DO alternate your activities between passive and active to keep your children engaged throughout Circle.  Passive: Sing a Hello song, check the weather, talk about what day it is (all totaled-5 minutes!).  Then MOVE!  Active: 

Do a group movement activity or dance to get their bodies moving and their brains reactivated!  Then Passive:  Read a story or poem or finger play.  Then Active:  Pass out props to introduce a new material or concept.  Then Passive:  demonstrate the new material or concept.  Then Active:  Closing song or movement.

Okay, another DON'T:  By active/passive/active/passive please do not do this:

Active:  A get your wiggles out dance
Passive:  They sit while you go through calendar, weather, letter....oops...more wiggles
Active:  A quick get your wiggles out dance or a Hokey Pokey
Passive:  They sit again while you finish the letter, then number, shape, color of the week.

This still qualifies as focused time on ONE topic.....failing the rules of #1 above!

3.  Be Predictable Yet Flexible 

Plan your schedule with appropriate goals and time frames in mind.  Predictability is important for preschoolers.  It creates a sense of security and time for them. 

Knowing that Circle happens every day is healthy!  Knowing that we “always sing our hello song and do the weather” each day is healthy.  But, it does not have to become stale!

DON’T be stuck on your own expectations of “getting through” everything—weather, calendar, shape or color introduction, story, songs.  This type of self-induced pressure will make this time miserable for you and the children will know it! 

When you feel you “have to” hurry or rush through everything for the sake of getting through your own litany list of information you want to TELL them, you are missing out on the opportunity of discussing information and learning about things that you all can SHARE together.

DO plan on “getting through” what will keep your children engaged and involved in this rare large group time of learning and bonding.  Remember, this is a time of community and sharing as well as learning.  Allow those longer descriptions of a child’s trip to the zoo.  Scrap your color introduction.  Consider adding another Circle Time throughout your morning or day as your story time or concept time.

DO Plan Circle Time the same way!  Sure, you can still do the daily basics (introduction song, weather, days of the week song and introducing a new shape or color)!  However, this is a very small part of your circle time!  Introduce the concepts and themes differently each week. 


Rather than introducing a triangle via a flashcard, bring a mystery box with triangle block in it to Circle Time.  The children reach in and feel it.  “I wonder what shape this is.  Does it feel like a circle?”  Create a chart for their guesses). 

Introduce a theme differently one day: 

Rather than introducing your new theme, Transportation, by telling them "We are learning about ways to get from one place to another.  It is called Transportation.”, set out a car, truck, airplane, train, bus, and bicycle. 

Let the children discuss what they, who have ever been in one, what they are used for and simply end with “Yes!  We use these to get to many places!  Getting from one place to another is called ‘Transportation’.  Can you say that word?
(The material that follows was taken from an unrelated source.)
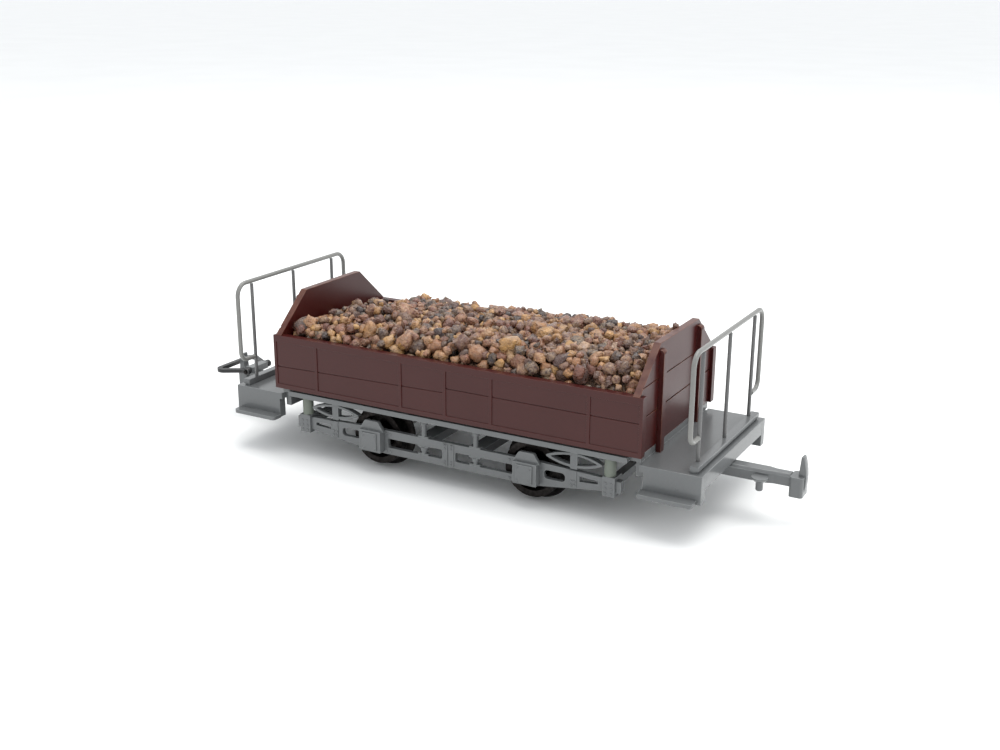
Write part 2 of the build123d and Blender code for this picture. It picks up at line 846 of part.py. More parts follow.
trip_pin_place = drawbar_shoulder - trip_pin_inset
trip_pin_top = drawbar_top - trip_pin_top_drop
trip_pin_waist = drawbar_top - trip_pin_waist_drop
trip_pin_bottom = drawbar_top - trip_pin_drop

# A drawbar swings on a screw under the deck. It is wide up to a shoulder and then a narrow neck,
# with a small funnel-shaped trip pin on its right side.
with BuildPart() as drawbar_front:
    with BuildSketch(Plane.XY.offset(drawbar_bottom)):
        with BuildLine():
            Polyline(
                (drawbar_pivot, -drawbar_half_width),
                (drawbar_shoulder, -drawbar_half_width),
                (drawbar_neck_start, -drawbar_neck_half_width),
                (head_back, -drawbar_neck_half_width),
                (head_back, drawbar_neck_half_width),
                (drawbar_neck_start, drawbar_neck_half_width),
                (drawbar_shoulder, drawbar_half_width),
                (drawbar_pivot, drawbar_half_width),
                close=True,
            )
        make_face()
    extrude(amount=drawbar_thickness)
    long_edges = drawbar_front.faces().sort_by(Axis.Z)[-1].edges().filter_by(Axis.Y, reverse=True)
    chamfer(long_edges, drawbar_edge)
    with BuildSketch(Plane.XY.offset(drawbar_bottom)):
        with Locations((drawbar_pivot, 0)):
            Circle(drawbar_eye_radius)
    extrude(amount=drawbar_thickness)
    with BuildSketch(Plane.XY.offset(drawbar_bottom)):
        with Locations((drawbar_pivot, 0)):
            Circle(screw_radius + running_clearance)
    extrude(amount=drawbar_thickness, mode=Mode.SUBTRACT)
    with BuildSketch(Plane.XZ.offset(trip_pin_offset)):
        with BuildLine():
            Polyline(
                (trip_pin_place, trip_pin_bottom),
                (trip_pin_place + trip_pin_radius * 0.8, trip_pin_bottom),
                (trip_pin_place + trip_pin_radius, trip_pin_bottom + 0.15),
                (trip_pin_place + trip_pin_radius, trip_pin_waist),
                (trip_pin_place + trip_pin_rim_radius, trip_pin_top - 0.2),
                (trip_pin_place + trip_pin_rim_radius, trip_pin_top),
                (trip_pin_place, trip_pin_top),
                close=True,
            )
        make_face()
    revolve(axis=Axis((trip_pin_place, -trip_pin_offset, 0), (0, 0, 1)))
write("drawbar_front", drawbar_front.part)

# The rear drawbar is the same bar with a block on its neck that holds the loop's pin.
loop_block_top = loop_height + loop_eye_radius
with BuildPart() as drawbar_rear:
    add(mirror(drawbar_front.part, about=Plane.YZ))
    with BuildSketch(Plane.XY.offset(drawbar_top)):
        with Locations((-loop_pivot, 0)):
            Rectangle(loop_block_length, 2 * loop_block_half_width)
    extrude(amount=loop_block_top - drawbar_top)
    with BuildSketch(Plane.XZ.offset(loop_block_half_width)):
        with Locations((-loop_pivot, loop_height)):
            Circle(loop_pin_radius)
    extrude(amount=-2 * loop_block_half_width, mode=Mode.SUBTRACT)
write("drawbar_rear", drawbar_rear.part)

head_front = head_back + head_length
head_bottom = drawbar_bottom - head_drop
head_shoulder = drawbar_top - head_shoulder_drop
head_fin_back = head_back + head_fin_inset
head_fin_top = head_fin_back + head_fin_lean
head_top = drawbar_top + head_rise

# The head is a low block with a tall thin fin near its front, which has a bowed outer edge.
with BuildPart() as coupler_head:
    with BuildSketch(Plane.XZ.offset(-head_fin_half_width)):
        with BuildLine():
            Polyline(
                (head_back + 1.5, head_bottom),
                (head_fin_back, head_bottom),
                (head_fin_back, head_shoulder),
                (head_fin_top, head_top),
                (head_fin_top + head_fin_tip, head_top),
            )
            ThreePointArc(
                (head_fin_top + head_fin_tip, head_top),
                (head_front, head_shoulder),
                (head_back + 1.5, head_bottom),
            )
        make_face()
    extrude(amount=2 * head_fin_half_width)
    with BuildSketch(Plane.XY.offset(head_bottom)):
        with Locations((head_back + 0.8, 0)):
            RectangleRounded(1.6, 2 * head_half_width, 0.35)
    extrude(amount=head_shoulder - head_bottom)
write_ends("coupler_head", coupler_head.part)

with BuildPart() as drawbar_screw:
    with BuildSketch(Plane.XY.offset(drawbar_bottom - pivot_gap - screw_head_height)):
        with Locations((drawbar_pivot, 0)):
            Circle(screw_head_radius)
    extrude(amount=screw_head_height)
    with BuildSketch(Plane.XY.offset(drawbar_bottom - pivot_gap)):
        with Locations((drawbar_pivot, 0)):
            Circle(screw_radius)
    extrude(amount=deck_bottom - drawbar_bottom + pivot_gap)
write_ends("drawbar_screw", drawbar_screw.part)

# The loop is a flat bow, wide in front, whose arms close in to two eyes on the pin.
arm_bend = 0.9
loop_front = loop_pivot + loop_reach
with BuildPart() as coupling_loop:
    with BuildSketch(Plane.XY.offset(loop_height - loop_thickness / 2)):
        with BuildLine():
            FilletPolyline(
                (-loop_pivot, -loop_back_half_width),
                (-loop_pivot - arm_bend, -loop_back_half_width),
                (-loop_front, -loop_front_half_width),
                (-loop_front, loop_front_half_width),
                (-loop_pivot - arm_bend, loop_back_half_width),
                (-loop_pivot, loop_back_half_width),
                radius=[loop_corner, loop_corner, loop_corner, loop_corner],
            )
        trace(line_width=loop_bar)
    extrude(amount=loop_thickness)
    for side in (-1, 1):
        with BuildSketch(Plane.XZ.offset(-side * loop_back_half_width - loop_bar / 2)):
            with Locations((-loop_pivot, loop_height)):
                Circle(loop_eye_radius)
        extrude(amount=loop_bar)
    with BuildSketch(Plane.XZ.offset(loop_front_half_width)):
        with Locations((-loop_pivot, loop_height)):
            Circle(loop_pin_radius + running_clearance)
    extrude(amount=-2 * loop_front_half_width, mode=Mode.SUBTRACT)
write("coupling_loop", coupling_loop.part)

loop_pin_half_length = loop_back_half_width + loop_bar / 2 + 0.15
with BuildPart() as loop_pin:
    with BuildSketch(Plane.XZ.offset(loop_pin_half_length)):
        with Locations((-loop_pivot, loop_height)):
            Circle(loop_pin_radius)
    extrude(amount=-2 * loop_pin_half_length)
write("loop_pin", loop_pin.part)
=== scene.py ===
"""Tramway ballast wagon for 16.5 mm track: maroon gravel body on a grey two-axle underframe."""

import json
import random
from math import cos, hypot, pi, radians, sin, sqrt

import bmesh
import bpy
from mathutils import Matrix, Vector, noise

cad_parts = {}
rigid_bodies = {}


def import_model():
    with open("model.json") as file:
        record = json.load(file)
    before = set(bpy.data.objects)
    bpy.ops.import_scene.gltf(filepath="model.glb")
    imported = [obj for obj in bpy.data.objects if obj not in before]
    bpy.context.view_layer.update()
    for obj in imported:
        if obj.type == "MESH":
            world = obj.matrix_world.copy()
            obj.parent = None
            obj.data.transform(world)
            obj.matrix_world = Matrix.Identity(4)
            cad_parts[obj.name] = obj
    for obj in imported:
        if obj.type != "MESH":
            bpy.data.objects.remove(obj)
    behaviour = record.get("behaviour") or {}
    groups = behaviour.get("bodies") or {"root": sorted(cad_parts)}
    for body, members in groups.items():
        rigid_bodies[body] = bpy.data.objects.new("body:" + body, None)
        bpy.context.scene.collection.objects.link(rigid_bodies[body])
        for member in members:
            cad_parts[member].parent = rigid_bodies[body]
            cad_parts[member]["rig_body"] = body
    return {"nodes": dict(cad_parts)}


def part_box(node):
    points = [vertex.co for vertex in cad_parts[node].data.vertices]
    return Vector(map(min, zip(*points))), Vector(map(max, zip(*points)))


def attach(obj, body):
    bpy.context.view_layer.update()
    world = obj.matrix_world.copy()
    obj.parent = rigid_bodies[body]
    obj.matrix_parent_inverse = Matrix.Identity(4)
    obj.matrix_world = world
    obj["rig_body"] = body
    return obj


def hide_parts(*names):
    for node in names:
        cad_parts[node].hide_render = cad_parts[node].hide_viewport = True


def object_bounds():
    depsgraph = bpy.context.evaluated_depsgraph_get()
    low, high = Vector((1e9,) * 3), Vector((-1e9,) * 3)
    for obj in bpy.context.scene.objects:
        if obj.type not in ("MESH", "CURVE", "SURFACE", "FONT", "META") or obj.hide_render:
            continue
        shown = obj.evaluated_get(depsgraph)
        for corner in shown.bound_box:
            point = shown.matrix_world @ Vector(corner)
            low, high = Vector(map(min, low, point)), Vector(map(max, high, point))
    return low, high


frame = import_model()
cad_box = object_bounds()

# ======== The studio ========
# A wide pale table under an even white sky, with one large soft lamp overhead and a weaker one
# beyond the front end, as for a catalogue picture.

MM = 0.001
studio = bpy.context.scene
studio.view_settings.view_transform = "Standard"

sky = bpy.data.worlds.new("sky")
sky.use_nodes = True
overcast = sky.node_tree.nodes["Background"].inputs
overcast["Color"].default_value = (0.97, 0.985, 1.0, 1)
overcast["Strength"].default_value = 1.05
studio.world = sky

lamp_white = (1.0, 0.99, 0.97)
lamp_target = Vector((0, 0, 8 * MM))


def lamp(name, place, size, power):
    """A square soft lamp, its place and size in millimetres, turned towards the middle of the wagon."""
    light = bpy.data.lights.new(name, "AREA")
    light.shape = "SQUARE"
    light.size = size * MM
    light.energy = power
    light.color = lamp_white
    made = bpy.data.objects.new(name, light)
    made.location = Vector(place) * MM
    aim = lamp_target - made.location
    made.rotation_euler = aim.to_track_quat("-Z", "Y").to_euler()
    studio.collection.objects.link(made)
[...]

Great!”

4.  Be Intentional

DON’T approach Circle Time half-heartedly.  You know you are doing this when:

  • You grab a book off the shelf on your way to Circle Time to read because “We HAVE to read a story, it’s circle time”.
  • After you have done your traditional weather, calendar, storytime, etc., you feel empty.
  • Your children lose attention quickly and you (and they!) feel frustrated each day at Circle.

DO be intentional about what you want to share WITH (not AT) the children by planning at least a week ahead of time as you do any other activity.  Circle activities should be part of your lesson planning, not thrown together each morning.

Think about, for example, planning art activities for the week.  You don’t set out the exact same materials every day.  You planned for the children to explore and work with different mediums (perhaps finger painting, brush painting, gluing a collage and stamping). 

5.  Be Prepared.

DON’T be in a position where you (or a coworker) need to gather items or find a book while the children are gathered for Circle Time.

DO prepare in advance.  

Pre-read the stories so you know the story-lines and can therefore be prepared to change the inflection or tone of your voice while reading or so that you have time to think of fun ways to read the books (using puppets or flannel stories).

Gather the items/props you will need in advance (the day before or prior to the children arriving).  You have their attention for a short time—don’t waste any of it by running around looking for items!

BE in Circle Time With The Children As Your Focus

You and your co-workers need to be in the Circle Time zone—physically AND mentally!


  • Have personal discussions with co-workers or parents when your children are at Circle ready to go.  You will lose them!
  • Use threats or rewards to get their attention or focus.  Some examples are: 

           “If you don’t all quiet down we won’t finish this story.”   

           “Sit quietly and listen and then we can have center time”.  

These are not appropriate management tools nor are they effective with a group.  Further, they set the children up to think that Circle is not enjoyable but rather something they “have” to do.

Another example I’ve heard that should never be used….

“If you do not quiet down, I’ll be telling your Moms” or “I’ll call your Mom or Dad”.  

If you find yourself saying or doing these things, you should look at your activities and why your children are losing focus.  Ask a coworker or the director to observe a circle time and give feedback so you can brainstorm together.

DO:  Be prepared to end a story or activity when you see many of the children’s attention waning or slipping.  Give yourself permission to say things like, “I think we all need to get our wiggles out.  Let’s stop the story and do the Hokey Pokey!”.  Or even, “I think we have been sitting a long time!  Let’s go to our next activity and later today, we’ll read this exciting story!”.

In short, when you see your preschoolers’ attention waning, change the activity or end Circle Time on a positive note.  It is OKAY to end early and move on to the next activity!  Remember, DON’T be a slave to you lesson plan, be an observer of your children’s attention spans and abilities from day to day!